I've developed a perverse habit of wanting to compile large portions of my system from scratch. Gnome is a nigh-incomprehensible mass of interdependencies and it's a mess trying to figure out what the minimum set of packages is that I need for a particular package.
There IS a mistaken impression that KDE is simpler in this regard because it has "fewer" libraries, but I don't think that's true - it's just that most of the necessary libraries are collected into a much smaller set of source trees. The Gnome equivalent of QT (a single source download) is "Glib and GTK [and Pango and ATK?]". Gnome requires "Orbit" and "Gnomelibs" and "Gnomeui" and "libidl" and "gnomeprint" and "gnomeprintui" and "bonobo" and "bonoboui" and "gconf" and "gconf-editor" and "gtkhtml" and "gnomecanvas" and....probably a dozen others that I've forgotten - and if you want to compile them up "by hand" (which I often do, glutton-for-punishment that I am) you waste half of your time trying to figure out which order you need to compile them in because the interdependencies aren't obvious.
It appears that most or all of the discussion of Gnome improvements has to do with user-interface issues, though, so I don't think anyone on the Gnome side feels this is an issue.
As far as I can tell, KDE actually DOES have equivalent individual libraries to all of these...but all or nearly all of them are part of the combined "kdelibs" source package.
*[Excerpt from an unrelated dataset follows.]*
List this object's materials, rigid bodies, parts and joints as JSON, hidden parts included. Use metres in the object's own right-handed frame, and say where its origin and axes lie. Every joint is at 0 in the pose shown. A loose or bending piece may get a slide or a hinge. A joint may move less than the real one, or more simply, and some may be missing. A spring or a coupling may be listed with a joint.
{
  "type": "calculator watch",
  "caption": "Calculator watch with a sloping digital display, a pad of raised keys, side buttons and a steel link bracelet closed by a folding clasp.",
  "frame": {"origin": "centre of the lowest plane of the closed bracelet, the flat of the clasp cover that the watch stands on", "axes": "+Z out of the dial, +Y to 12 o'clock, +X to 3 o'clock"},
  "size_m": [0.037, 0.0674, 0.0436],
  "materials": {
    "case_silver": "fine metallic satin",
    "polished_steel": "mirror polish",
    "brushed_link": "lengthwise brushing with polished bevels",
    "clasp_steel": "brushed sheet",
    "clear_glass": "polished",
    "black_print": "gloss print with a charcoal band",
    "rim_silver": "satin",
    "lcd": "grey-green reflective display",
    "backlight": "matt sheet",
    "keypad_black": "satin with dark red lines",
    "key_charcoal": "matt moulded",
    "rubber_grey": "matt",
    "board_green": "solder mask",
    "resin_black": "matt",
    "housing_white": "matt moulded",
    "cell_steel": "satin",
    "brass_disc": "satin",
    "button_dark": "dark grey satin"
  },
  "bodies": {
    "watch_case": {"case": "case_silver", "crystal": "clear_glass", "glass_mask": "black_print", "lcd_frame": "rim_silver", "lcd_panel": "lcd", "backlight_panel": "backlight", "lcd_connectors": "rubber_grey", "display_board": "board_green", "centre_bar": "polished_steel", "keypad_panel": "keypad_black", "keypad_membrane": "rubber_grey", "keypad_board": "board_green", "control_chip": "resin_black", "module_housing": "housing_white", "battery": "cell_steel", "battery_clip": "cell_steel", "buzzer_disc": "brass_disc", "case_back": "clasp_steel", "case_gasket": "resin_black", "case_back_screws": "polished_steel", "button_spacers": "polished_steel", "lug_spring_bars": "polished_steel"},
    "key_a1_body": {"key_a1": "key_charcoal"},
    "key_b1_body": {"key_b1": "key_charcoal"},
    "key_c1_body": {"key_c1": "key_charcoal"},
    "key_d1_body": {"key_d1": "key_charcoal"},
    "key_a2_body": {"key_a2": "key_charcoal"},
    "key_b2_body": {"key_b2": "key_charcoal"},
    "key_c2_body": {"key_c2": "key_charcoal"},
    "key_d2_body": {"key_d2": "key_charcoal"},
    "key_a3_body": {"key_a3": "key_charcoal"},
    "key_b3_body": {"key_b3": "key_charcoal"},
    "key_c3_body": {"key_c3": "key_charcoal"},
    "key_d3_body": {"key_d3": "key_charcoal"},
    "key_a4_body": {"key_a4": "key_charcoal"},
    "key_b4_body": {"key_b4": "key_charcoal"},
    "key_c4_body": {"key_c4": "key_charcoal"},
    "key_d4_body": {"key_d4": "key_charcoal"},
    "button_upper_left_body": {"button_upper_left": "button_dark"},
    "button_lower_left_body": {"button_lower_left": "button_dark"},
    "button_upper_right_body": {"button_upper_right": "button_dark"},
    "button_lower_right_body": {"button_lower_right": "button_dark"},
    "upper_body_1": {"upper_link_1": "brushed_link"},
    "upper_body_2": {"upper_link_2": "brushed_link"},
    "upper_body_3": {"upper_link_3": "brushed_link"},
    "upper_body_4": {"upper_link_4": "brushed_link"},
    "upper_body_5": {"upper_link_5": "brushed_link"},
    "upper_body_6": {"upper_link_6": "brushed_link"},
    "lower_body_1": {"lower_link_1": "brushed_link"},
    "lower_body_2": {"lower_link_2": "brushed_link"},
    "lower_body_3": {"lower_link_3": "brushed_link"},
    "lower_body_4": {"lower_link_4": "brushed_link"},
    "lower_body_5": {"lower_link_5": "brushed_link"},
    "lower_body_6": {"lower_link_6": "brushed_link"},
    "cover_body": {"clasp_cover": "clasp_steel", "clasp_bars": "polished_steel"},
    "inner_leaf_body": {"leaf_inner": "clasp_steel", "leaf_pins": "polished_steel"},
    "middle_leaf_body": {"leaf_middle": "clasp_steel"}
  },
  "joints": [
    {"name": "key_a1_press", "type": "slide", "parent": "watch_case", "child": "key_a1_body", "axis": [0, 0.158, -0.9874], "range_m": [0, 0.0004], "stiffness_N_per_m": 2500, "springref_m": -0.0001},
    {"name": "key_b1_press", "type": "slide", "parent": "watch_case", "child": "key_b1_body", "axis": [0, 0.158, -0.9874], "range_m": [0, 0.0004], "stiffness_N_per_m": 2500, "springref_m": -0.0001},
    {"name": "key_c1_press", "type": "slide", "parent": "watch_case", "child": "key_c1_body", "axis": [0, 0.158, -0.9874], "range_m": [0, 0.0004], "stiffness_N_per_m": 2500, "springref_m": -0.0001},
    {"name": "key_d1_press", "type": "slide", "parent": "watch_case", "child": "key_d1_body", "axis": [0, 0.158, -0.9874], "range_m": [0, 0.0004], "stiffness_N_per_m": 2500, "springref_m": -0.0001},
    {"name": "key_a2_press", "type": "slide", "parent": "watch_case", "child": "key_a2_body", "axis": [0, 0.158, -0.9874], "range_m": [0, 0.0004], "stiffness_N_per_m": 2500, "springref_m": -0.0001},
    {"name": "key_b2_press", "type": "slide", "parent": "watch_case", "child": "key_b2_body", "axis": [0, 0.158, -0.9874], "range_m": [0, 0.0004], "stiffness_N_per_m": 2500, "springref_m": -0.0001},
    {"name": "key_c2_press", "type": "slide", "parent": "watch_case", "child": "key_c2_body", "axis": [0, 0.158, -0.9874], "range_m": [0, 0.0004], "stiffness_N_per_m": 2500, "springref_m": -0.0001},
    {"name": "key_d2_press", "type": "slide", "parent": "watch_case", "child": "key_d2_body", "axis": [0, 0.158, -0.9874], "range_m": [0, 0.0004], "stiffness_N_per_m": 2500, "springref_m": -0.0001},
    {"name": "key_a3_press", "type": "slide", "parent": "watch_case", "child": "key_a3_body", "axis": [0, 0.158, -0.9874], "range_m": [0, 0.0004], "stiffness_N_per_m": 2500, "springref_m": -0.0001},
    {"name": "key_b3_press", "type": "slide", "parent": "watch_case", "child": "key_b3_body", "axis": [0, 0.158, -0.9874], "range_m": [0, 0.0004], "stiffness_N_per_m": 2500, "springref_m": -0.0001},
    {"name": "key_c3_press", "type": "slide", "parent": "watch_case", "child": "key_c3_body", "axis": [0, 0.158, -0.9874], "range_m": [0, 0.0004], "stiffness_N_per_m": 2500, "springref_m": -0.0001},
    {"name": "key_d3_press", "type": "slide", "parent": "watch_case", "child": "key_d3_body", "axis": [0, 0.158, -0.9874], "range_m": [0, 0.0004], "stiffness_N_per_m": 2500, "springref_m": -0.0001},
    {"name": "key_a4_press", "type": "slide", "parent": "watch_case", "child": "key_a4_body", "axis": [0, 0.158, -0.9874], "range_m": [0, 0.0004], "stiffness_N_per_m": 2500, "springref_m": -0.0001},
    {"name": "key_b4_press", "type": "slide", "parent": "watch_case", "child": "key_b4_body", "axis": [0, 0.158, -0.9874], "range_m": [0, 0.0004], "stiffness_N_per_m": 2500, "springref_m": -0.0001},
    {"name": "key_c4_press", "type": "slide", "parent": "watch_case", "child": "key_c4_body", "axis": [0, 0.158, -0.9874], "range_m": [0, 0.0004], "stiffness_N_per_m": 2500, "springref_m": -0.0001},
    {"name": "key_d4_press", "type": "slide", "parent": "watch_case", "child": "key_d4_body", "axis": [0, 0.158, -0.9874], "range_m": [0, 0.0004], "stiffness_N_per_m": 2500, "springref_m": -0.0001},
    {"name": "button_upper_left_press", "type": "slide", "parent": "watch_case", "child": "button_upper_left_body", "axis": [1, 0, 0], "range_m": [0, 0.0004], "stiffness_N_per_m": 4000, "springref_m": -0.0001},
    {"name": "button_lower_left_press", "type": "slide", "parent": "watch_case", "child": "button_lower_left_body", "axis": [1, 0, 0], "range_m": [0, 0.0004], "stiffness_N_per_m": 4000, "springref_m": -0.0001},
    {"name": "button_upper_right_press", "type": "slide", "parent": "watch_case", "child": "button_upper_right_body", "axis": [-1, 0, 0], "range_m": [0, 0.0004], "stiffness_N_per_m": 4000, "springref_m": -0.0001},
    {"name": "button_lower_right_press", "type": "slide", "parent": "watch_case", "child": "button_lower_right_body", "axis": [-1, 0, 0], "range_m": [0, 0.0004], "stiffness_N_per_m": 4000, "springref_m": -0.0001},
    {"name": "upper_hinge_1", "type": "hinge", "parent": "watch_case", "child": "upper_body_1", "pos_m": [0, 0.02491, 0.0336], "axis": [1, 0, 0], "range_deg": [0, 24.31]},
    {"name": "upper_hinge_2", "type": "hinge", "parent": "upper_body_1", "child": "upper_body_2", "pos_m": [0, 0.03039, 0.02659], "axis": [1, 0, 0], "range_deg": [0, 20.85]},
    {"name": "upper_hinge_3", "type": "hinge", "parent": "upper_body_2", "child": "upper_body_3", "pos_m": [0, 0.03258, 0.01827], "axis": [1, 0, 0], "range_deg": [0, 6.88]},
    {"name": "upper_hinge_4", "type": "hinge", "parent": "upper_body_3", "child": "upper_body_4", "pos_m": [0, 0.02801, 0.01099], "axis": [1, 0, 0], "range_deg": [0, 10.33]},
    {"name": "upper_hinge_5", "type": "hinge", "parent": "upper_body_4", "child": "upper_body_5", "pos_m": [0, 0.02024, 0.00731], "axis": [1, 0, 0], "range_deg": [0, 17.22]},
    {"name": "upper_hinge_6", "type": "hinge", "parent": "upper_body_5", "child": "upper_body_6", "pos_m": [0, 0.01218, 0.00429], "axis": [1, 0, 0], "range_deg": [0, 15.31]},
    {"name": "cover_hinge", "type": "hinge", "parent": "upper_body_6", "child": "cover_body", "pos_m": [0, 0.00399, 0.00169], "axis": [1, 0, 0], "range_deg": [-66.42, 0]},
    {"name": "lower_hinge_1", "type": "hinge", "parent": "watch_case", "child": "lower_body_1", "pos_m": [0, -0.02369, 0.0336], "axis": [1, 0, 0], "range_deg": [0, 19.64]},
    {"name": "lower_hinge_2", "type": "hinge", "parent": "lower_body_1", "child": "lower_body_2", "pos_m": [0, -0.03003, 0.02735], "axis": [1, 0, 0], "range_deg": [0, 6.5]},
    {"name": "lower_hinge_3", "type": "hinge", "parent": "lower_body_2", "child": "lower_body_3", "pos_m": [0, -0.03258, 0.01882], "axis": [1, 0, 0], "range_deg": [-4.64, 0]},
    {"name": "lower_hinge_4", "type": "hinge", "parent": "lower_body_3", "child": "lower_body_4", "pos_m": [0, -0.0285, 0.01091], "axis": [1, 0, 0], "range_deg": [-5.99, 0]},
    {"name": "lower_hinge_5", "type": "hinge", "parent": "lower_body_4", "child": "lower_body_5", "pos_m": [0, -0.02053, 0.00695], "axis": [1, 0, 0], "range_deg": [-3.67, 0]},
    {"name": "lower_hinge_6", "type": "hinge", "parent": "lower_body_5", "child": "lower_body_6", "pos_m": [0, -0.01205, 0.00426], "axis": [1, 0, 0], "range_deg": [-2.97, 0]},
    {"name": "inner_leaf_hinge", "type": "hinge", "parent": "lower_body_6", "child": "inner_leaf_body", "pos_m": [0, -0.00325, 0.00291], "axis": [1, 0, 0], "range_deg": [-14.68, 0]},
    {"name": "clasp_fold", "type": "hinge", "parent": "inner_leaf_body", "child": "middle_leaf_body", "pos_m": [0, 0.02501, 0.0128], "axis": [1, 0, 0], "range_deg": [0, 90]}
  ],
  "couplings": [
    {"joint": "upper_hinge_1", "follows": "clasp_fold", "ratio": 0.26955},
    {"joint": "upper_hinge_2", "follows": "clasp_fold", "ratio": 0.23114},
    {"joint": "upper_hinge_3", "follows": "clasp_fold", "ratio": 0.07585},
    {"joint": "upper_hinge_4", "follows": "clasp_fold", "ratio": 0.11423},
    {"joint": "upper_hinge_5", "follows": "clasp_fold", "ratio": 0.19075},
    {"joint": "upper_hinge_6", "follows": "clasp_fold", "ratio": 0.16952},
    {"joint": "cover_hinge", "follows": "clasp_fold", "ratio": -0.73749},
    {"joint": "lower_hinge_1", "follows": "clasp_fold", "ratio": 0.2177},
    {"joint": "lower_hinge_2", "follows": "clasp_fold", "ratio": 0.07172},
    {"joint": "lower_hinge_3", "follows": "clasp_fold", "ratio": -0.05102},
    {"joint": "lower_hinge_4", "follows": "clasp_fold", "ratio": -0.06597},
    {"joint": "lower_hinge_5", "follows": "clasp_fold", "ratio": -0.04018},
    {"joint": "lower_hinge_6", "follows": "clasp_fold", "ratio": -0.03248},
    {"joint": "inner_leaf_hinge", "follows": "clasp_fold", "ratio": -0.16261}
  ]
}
I think this kind of coordination is why KDE is often perceived to be more cleanly "integrated" than Gnome (whether it really is or not).
I wouldn't care except that some of the individual Gnome applications really do seem to be really nice. There doesn't appear to be anything remotely approaching GnomeMeeting for KDE, for example...
Actually... (Score:1, Interesting)
On a more serious note, some ideas are good, but the way he's going about it is wrong. And patches to make the button order different is silly - if you could just stop for two seconds and actually read the buttons, or see the icon.